The central question is this: why does the UAE, as an Arab and Muslim-majority state, pursue such a policy, and how is this approach connected to its strategic alliance with Israel?

Why Abu Dhabi’s Islamophobia?
Some analysts argue that the UAE’s policy should not be understood as “hostility toward Islam as a faith,” but rather as opposition to “independent, social, and assertive Islam.” The UAE is a hereditary authoritarian system whose legitimacy is derived from neither citizen political participation nor independent religious institutions, but from a combination of oil wealth, Western security backing, and tight social control. Within such a structure, any form of Islam capable of social mobilization, generating moral authority, or articulating political demands is viewed by Abu Dhabi’s rulers as a potential threat.

From this perspective, active mosques, Islamic civil institutions, transnational intellectual networks, and even non-violent social Islam are all classified as “security risks.” The distinction between “political Islam” and “religious Islam” is deliberately blurred in official Emirati discourse, as this ambiguity gives the government room for broader repression and its international legitimization.

Accordingly, in recent years the UAE has promoted a model of “state-managed Islam”—an individualized, ritualistic, apolitical Islam fully aligned with the prevailing security and economic order. In this model, religion is not a source of accountability or critique of power, but a tool for consolidating it. By contrast, any interpretation of Islam that emphasizes justice, social responsibility, or transnational solidarity is labeled “extremist” or “radical,” even when it bears no connection to violence.

Europe as an Arena of Cognitive Warfare
Why has Europe become a primary theater for this strategy? Europe simultaneously has a sizeable Muslim population, open human rights and media environments, and political structures responsive to the discourse of “security.” The UAE has concluded that direct repression in West Asia is not feasible, however, it can use the tools of cognitive warfare to export the suppression of political Islam from the West to the East: producing pseudo-academic reports, creating artificial networks, infiltrating media outlets and think tanks, and promoting the narrative that an active Islamic presence equates to a security threat both cause political pressure by European countries on Islamic countries in West Asia, and fuels the global spread of Islamophobia. Within this framework, Islamophobia is not a spontaneous social reaction, but a top-down, engineered project.

A Structural Convergence with Israel
These policies cannot be analyzed separately from the UAE’s strategic alliance with Israel.

The fundamental point of convergence between the two is “the securitization of Islam.” For decades, Israel has linked identity-based Islam to terrorism and civilizational threat narratives, thereby reproducing, within Western discourse, the legitimacy of suppressing Palestinians and Islamic institutions. Following normalization, the UAE has adopted this model and replicated it in Europe through financial, diplomatic, and corporate mechanisms.
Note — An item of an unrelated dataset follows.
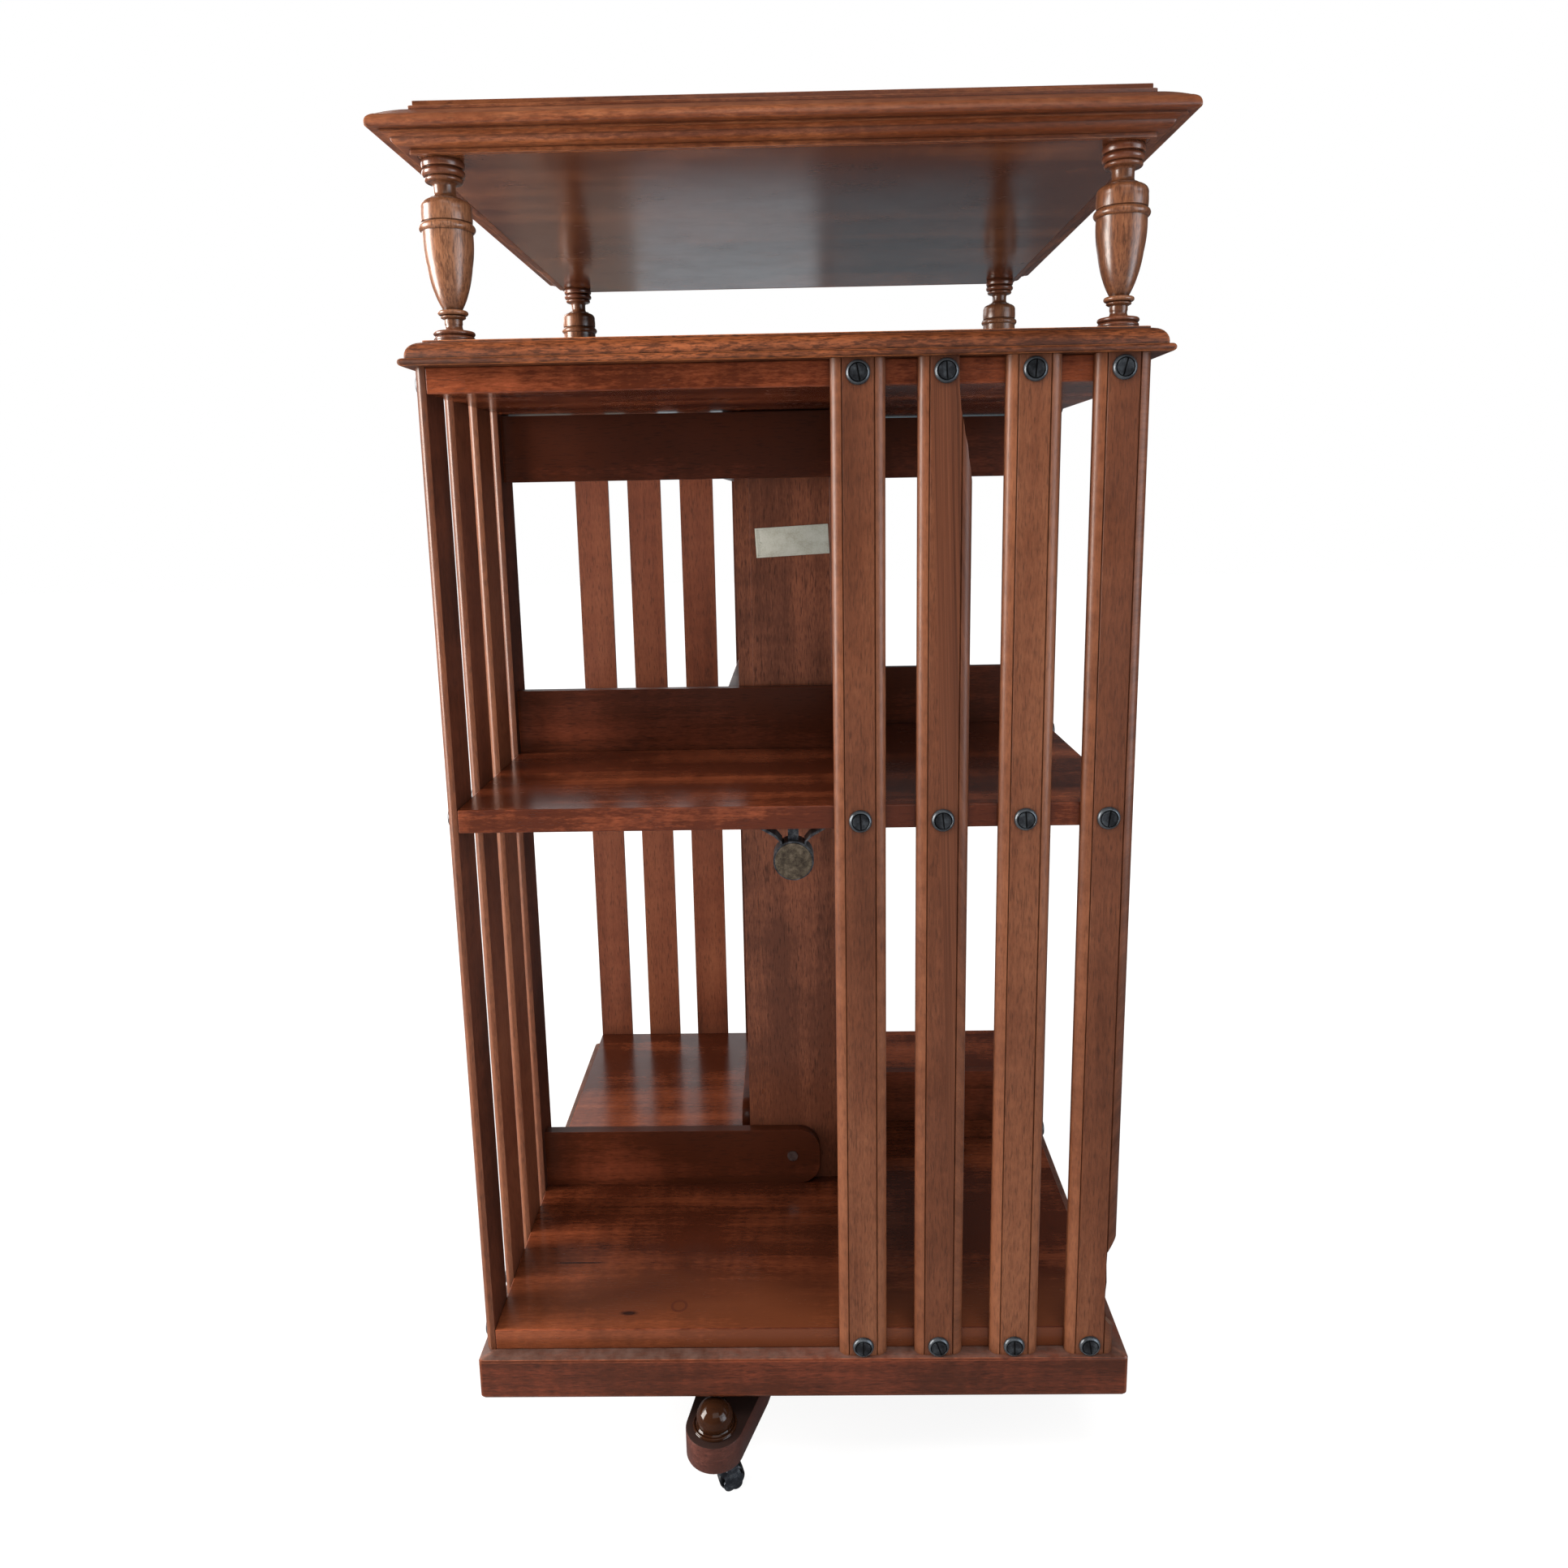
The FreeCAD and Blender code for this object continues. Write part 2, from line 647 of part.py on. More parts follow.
def make_rails():
    """Back rails on the column's faces: two long ones to a compartment above, a short one below."""
    long_rails, short_rails = [], []
    back = -column_half - size.rail_thickness
    for quarter, side in enumerate(QUARTERS):
        turn = quarter_turn(quarter)
        for level, base in (("middle", middle_shelf_top),
                            ("top", top_shelf_base - size.rail_top_gap - size.rail_height)):
            long_rails.append(box(f"rail_{level}_{side}", shelf_half + column_half, size.rail_thickness,
                                  size.rail_height, at(-shelf_half, back, base, turn)))
        reach, bend = size.short_rail_reach, size.short_rail_radius
        outline = [(-shelf_half, 0), (reach - bend, 0, bend), (reach, bend),
                   (reach, size.rail_height - bend, bend), (reach - bend, size.rail_height),
                   (-shelf_half, size.rail_height)]
        blank = prism(f"short_rail_{side}", outline, size.rail_thickness, UPRIGHT)
        blank.Placement = at(0, -column_half, bottom_shelf_top, turn)
        short_rails.append(blank)
    keep(group("long_rail_group", long_rails), "long_rails")
    keep(group("short_rail_group", short_rails), "short_rails")
    heads = []
    for quarter, side in enumerate(QUARTERS):
        place = outward(-size.rail_screw_offset, back, bottom_shelf_top + size.rail_screw_height, quarter)
        heads.append(screw_head(f"rail_screw_{side}", 12, size.rail_screw_radius,
                                size.rail_screw_height_proud, place))
    keep(group("rail_screw_group", heads), "rail_screws")


def make_bearings():
    """Blocks in the ends of the column: the upper one holds the pivot cup, the lower one the guide bush."""
    side = size.column_width - size.column_board_thickness * 2 - size.glue_gap * 2
    tall, cup_half = size.bearing_block_height, size.cup_width / 2
    seat_half = cup_half + size.glue_gap
    upper_base = top_shelf_base - tall
    upper = box("pivot_blank", side, side, tall, at(-side / 2, -side / 2, 0))
    seat = box("pivot_seat", seat_half * 2, seat_half * 2, size.cup_height + size.overrun,
               at(-seat_half, -seat_half, -size.overrun))
    keep(cut("pivot_block_cut", upper, [seat]), "pivot_block", at(up=upper_base))
    cup = box("cup_blank", size.cup_width, size.cup_width, size.cup_height, at(-cup_half, -cup_half, 0))
    running = size.post_radius + size.running_gap
    hollow = rod("cup_hollow", running, size.post_pivot_depth + size.overrun + size.running_gap,
                 at(up=-size.overrun))
    keep(cut("pivot_cup_cut", cup, [hollow]), "pivot_cup", at(up=upper_base))
    bush_half, long = size.bush_width / 2, tall + size.shelf_thickness
    seat_half = bush_half + size.glue_gap
    lower = box("guide_blank", side, side, tall, at(-side / 2, -side / 2, 0))
    passage = box("guide_seat", seat_half * 2, seat_half * 2, tall + size.overrun * 2,
                  at(-seat_half, -seat_half, -size.overrun))
    keep(cut("guide_block_cut", lower, [passage]), "guide_block", at(up=bottom_shelf_top))
    blank = box("bush_blank", size.bush_width, size.bush_width, long, at(-bush_half, -bush_half, 0))
    bore = rod("bush_bore", running, long + size.overrun * 2, at(up=-size.overrun))
    keep(cut("bush_bored", blank, [bore]), "guide_bush", at(up=bottom_shelf_base))


foot_base = size.castor_height
foot_top = foot_base + size.foot_thickness


def make_foot():
    """Two bars halved across each other, with round ends, and the post in its flange."""
    reach, end, wide = size.foot_knob_reach, size.foot_end_radius, size.foot_width / 2
    start = size.foot_taper_start
    outline = [(-start, -wide), (start, -wide), (reach, -end, end), (reach + end, 0, end), (reach, end),
               (start, wide), (-start, wide), (-reach, end, end), (-reach - end, 0, end), (-reach, -end)]
    notch = size.foot_width + size.glue_gap * 2
    half_depth = size.foot_thickness / 2
    for label, notch_base, turn in (("foot_bar_lower", half_depth, size.foot_turn_angle),
                                    ("foot_bar_upper", -size.overrun, size.foot_turn_angle + 90)):
        bar = prism(f"{label}_blank", outline, size.foot_thickness)
        halving = box(f"{label}_halving", notch, notch, half_depth + size.overrun + size.glue_gap / 2,
                      at(-notch / 2, -notch / 2, notch_base - size.glue_gap / 2))
        drills = [halving, rod(f"{label}_post_drill", size.post_radius + size.glue_gap,
                               size.foot_thickness + size.overrun * 2, at(up=-size.overrun))]
        keep(cut(f"{label}_cut", bar, drills), label, at(up=foot_base, turn=turn + 90))


def foot_places(up):
    """The four arm ends, at a height."""
    return [at(size.foot_knob_reach, 0, up, size.foot_turn_angle + 90 * arm) for arm in range(4)]


# The ball of a knob: distances from its axis and rises over its middle, as shares of its radius.
KNOB_SHARES = {
    "shoulder": 0.87, "shoulder_rise": 0.52, "crown": 0.55, "crown_rise": 0.86, "top": 0.20,
}


def make_foot_fittings():
    """Knobs on the arm ends, castor plates under them, and the flange that holds the post."""
    ball, lift, collar = size.knob_radius, size.knob_centre_height, size.knob_collar_radius
    outline = [(collar, 0), (collar, size.knob_collar_height), (ball, size.knob_collar_height), (ball, lift),
               (ball * KNOB_SHARES["shoulder"], lift + ball * KNOB_SHARES["shoulder_rise"]),
               (ball * KNOB_SHARES["crown"], lift + ball * KNOB_SHARES["crown_rise"]),
               (ball * KNOB_SHARES["top"], lift + ball)]
    plate_half, plate_tall = size.castor_plate_width / 2, size.castor_plate_thickness
    knobs, plates = [], []
    for number, place in enumerate(foot_places(foot_top), start=1):
        knob = flat_sided_turning(f"knob_{number}", outline, collar + size.overrun, 12)
        knob.Placement = place
        knobs.append(knob)
    for number, place in enumerate(foot_places(foot_base), start=1):
        blank = box(f"castor_plate_blank_{number}", size.castor_plate_width, size.castor_plate_width, plate_tall,
                    at(-plate_half, -plate_half, -plate_tall))
        bore = rod(f"castor_plate_bore_{number}", size.fork_stem_radius + size.running_gap,
                   plate_tall + size.overrun * 2, at(up=-plate_tall - size.overrun))
        plate = cut(f"castor_plate_{number}", blank, [bore])
        plate.Placement = place
        plates.append(plate)
    keep(group("knob_group", knobs), "foot_knobs")
    keep(group("castor_plate_group", plates), "castor_plates")
    half, hub = size.flange_width / 2, size.flange_hub_width / 2
    plate = box("flange_plate", size.flange_width, size.flange_width, size.flange_thickness, at(-half, -half, 0))
    boss = box("flange_hub", size.flange_hub_width, size.flange_hub_width, size.flange_hub_height, at(-hub, -hub, 0))
    bore = rod("flange_bore", size.post_radius + size.glue_gap, size.flange_hub_height + size.overrun * 2,
               at(up=-size.overrun))
    flange = cut("flange_bored", fused("flange_casting", [plate, boss]), [bore])
    keep(flange, "post_flange", at(up=foot_top, turn=size.foot_turn_angle))
    offset = size.flange_screw_offset
    heads = [screw_head(f"flange_screw_{number}", 6, size.flange_screw_head_radius,
                        size.flange_screw_head_height,
                        at(offset, offset, foot_top + size.flange_thickness, size.foot_turn_angle + 90 * number))
             for number in range(4)]
    keep(group("flange_screw_group", heads), "flange_screws")
    length = top_shelf_base - size.bearing_block_height + size.post_pivot_depth - foot_base
    keep(rod("post_rod", size.post_radius, length, at()), "post", at(up=foot_base))


def make_castors():
    """Four swivel castors: a fork in one piece with its stem and axle pin, and a wheel."""
    trail, axle_height = size.castor_trail, size.wheel_radius
    crown_top = foot_base - size.castor_plate_thickness - size.fork_crown_gap
    crown_base = crown_top - size.fork_crown_thickness
    eye, shoulder, reach = size.fork_eye_radius, size.fork_shoulder_reach, size.fork_crown_reach
    outer = size.fork_gap + size.fork_cheek_thickness * 2
    bevel = eye * size.fork_eye_bevel_share
    cheek = [(-shoulder, crown_base), (trail - eye, axle_height), (trail - eye, axle_height - bevel),
             (trail - bevel, axle_height - eye), (trail + bevel, axle_height - eye),
             (trail + eye, axle_height - bevel), (trail + eye, axle_height + bevel),
             (reach, crown_base), (reach, crown_top), (-shoulder, crown_top)]
    wide = size.wheel_width / 2
    bore = size.axle_radius + size.running_gap
    rolling = FreeCAD.Placement(vector(trail, 0, axle_height), UPRIGHT)
    for number, place in enumerate(foot_places(0), start=1):
        name = f"castor_{number}"
        cheeks = prism(f"{name}_cheeks", cheek, outer, UPRIGHT, symmetric=True)
        clear = box(f"{name}_clear", size.castor_height * 2, size.fork_gap, crown_base,
                    at(-size.castor_height, -size.fork_gap / 2, 0))
        frame = cut(f"{name}_frame", cheeks, [clear])
        stem = rod(f"{name}_stem", size.fork_stem_radius, size.fork_stem_length, at(up=crown_top))
        pin_length = size.fork_gap + size.fork_cheek_thickness
        pin_place = FreeCAD.Placement(vector(trail, pin_length / 2, axle_height), UPRIGHT)
        axle = rod(f"{name}_pin", size.axle_radius, pin_length, pin_place)
        spot = FreeCAD.Placement(place.Base, FreeCAD.Rotation(Z_AXIS, size.castor_trail_angle.value))
        keep(fused(f"{name}_fork", [frame, stem, axle]), f"castor_fork_{number}", spot)
        wheel = turned_body(f"{name}_wheel", [(bore, -wide), (axle_height, -wide), (axle_height, wide), (bore, wide)])
        keep(wheel, f"castor_wheel_{number}", spot * rolling)


def make_button():
    """The round metal button under the middle shelf's front edge, in a strap whose ends flare into wings."""
    radius = size.button_radius
    front = -shelf_half + size.strap_setback
    centre = middle_shelf_base - size.strap_drop
    button = rod("button_disc", radius, size.button_length, at())
    keep(button, "round_button", FreeCAD.Placement(vector(0, front + size.button_length, centre), UPRIGHT))
    inner = radius + size.glue_gap
    outer = inner + size.strap_thickness
    ring = rod("strap_ring", outer, size.strap_width, FreeCAD.Placement(FreeCAD.Vector(), UPRIGHT))
    half, rise, reach = size.strap_neck_width / 2, size.strap_neck_height, size.strap_wing_reach
    bend, flare, top = half + size.strap_flare_width, size.strap_flare_height, size.strap_drop
    thick = size.strap_thickness
    wings = prism("strap_wings", [(-half, 0), (half, 0), (half, rise - flare), (bend, rise + thick),
                                  (reach, top - thick / 2), (reach, top), (-reach, top),
                                  (-reach, top - thick / 2), (-bend, rise + thick), (-half, rise - flare)],
                  size.strap_width, UPRIGHT)
    hollow = prism("strap_hollow", [(-half + thick, 0), (half - thick, 0), (half - thick, rise - flare),
                                    (bend - thick, rise + thick * 2), (reach - thick, top + thick),
                                    (thick - reach, top + thick), (thick - bend, rise + thick * 2),
                                    (thick - half, rise - flare)],
                   size.strap_width + size.overrun * 2, UPRIGHT)
    hollow.Placement = FreeCAD.Placement(vector(0, size.overrun, 0), FreeCAD.Rotation())
    bore = rod("strap_bore", inner, size.strap_width + size.overrun * 2,
               FreeCAD.Placement(vector(0, size.overrun, 0), UPRIGHT))
    middle = box("strap_middle", size.strap_post_width, size.strap_post_width, top,
                 at(-size.strap_post_width / 2, -size.strap_width / 2 - size.strap_post_width / 2, 0))
    flared = cut("strap_flared", wings, [hollow])
    strap = cut("strap_cut", fused("strap_pieces", [ring, flared, middle]), [bore])
    keep(strap, "button_strap", at(0, front + size.strap_button_proud + size.strap_width, centre))


make_foot()
make_foot_fittings()
make_castors()
make_plinth()
make_shelf("bottom_shelf", bottom_shelf_base, "bush")
make_shelf("middle_shelf", middle_shelf_base, "column")
make_shelf("top_shelf", top_shelf_base, None)
make_deck()
make_column()
make_bearings()
make_rails()
make_slats()
make_slat_screws()
make_balusters()
make_table()
make_button()
doc.recompute()

for item in doc.Objects:
    if "Invalid" in item.State or "Error" in item.State:
        raise RuntimeError(f"{item.Label} failed: {item.State}")
for node in nodes:
    if node.Shape.isNull() or not node.Shape.isValid() or not node.Shape.Solids:
        raise RuntimeError(f"{node.Label} has no valid solid")

os.makedirs("parts", exist_ok=True)
for node in nodes:
    node.Shape.exportStep(os.path.join("parts", f"{node.Label}.step"))
print(len(nodes), "nodes,", sum(len(node.Shape.Solids) for node in nodes), "solids")
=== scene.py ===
"""A revolving bookcase of polished mahogany, dressed for the camera round its solid frame."""
import math
import bmesh
import bpy
from mathutils import Matrix, Vector


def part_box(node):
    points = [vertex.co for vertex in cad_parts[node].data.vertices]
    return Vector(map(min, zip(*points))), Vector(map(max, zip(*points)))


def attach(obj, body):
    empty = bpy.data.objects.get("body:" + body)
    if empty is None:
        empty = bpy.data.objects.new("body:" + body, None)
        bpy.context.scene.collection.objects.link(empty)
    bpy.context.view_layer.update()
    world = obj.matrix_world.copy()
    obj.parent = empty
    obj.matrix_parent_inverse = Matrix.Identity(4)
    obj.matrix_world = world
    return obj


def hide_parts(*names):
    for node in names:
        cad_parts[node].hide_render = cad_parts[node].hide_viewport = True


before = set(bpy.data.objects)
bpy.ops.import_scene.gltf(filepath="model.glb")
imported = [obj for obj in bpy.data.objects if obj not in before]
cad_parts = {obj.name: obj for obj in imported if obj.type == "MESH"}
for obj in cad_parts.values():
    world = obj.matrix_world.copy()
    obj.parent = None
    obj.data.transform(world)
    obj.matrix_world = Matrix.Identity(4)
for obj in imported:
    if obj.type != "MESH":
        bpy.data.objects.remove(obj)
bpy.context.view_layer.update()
mm = 0.001

# The room: a pale floor that runs out of sight, a strong window on the left, weaker ones on the right,
# behind and high in front, and pale walls that throw some light back. The camera stands close in front,
# about as high as a table, and looks a little down.
picture_width, focus, middle_row, sensor_width = 1932, 1344.0, 856.3, 36
eye = Vector((6.9, -948.2, 738.2)) * mm
yaw, pitch, roll = -0.01586, -0.17736, -0.01805
floor_reach, floor_drop = 9, 0.3 * mm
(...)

This alliance extends beyond politics and economics to include the transfer of experience in psychological operations, cognitive warfare, and the discrediting of civil society institutions. What is occurring today in Europe against mosques and Islamic organizations often mirrors the same models Israel has long employed against Palestine, Iran, Iraq, Syria, Lebanon, and even Saudi Arabia and Turkey.

For Israel, the linkage between Islam, justice, and resistance underpins the legitimacy of the Palestinian cause. For the UAE, that same linkage carries the potential to inspire social demands and transnational solidarity. The shared objective, therefore, is to weaken this connection—either by reducing Islam to a toothless, individualized phenomenon, or by framing every form of social Islam as a security threat.

Conclusion
The UAE’s anti-Islam policies in Europe should be understood as part of a broader project: engineering a preferred order in which “compliant Islam” is tolerated, while “assertive Islam” is treated as a threat. The strategic alliance with Israel has elevated this project from the margins to the center of Abu Dhabi’s foreign and security policy.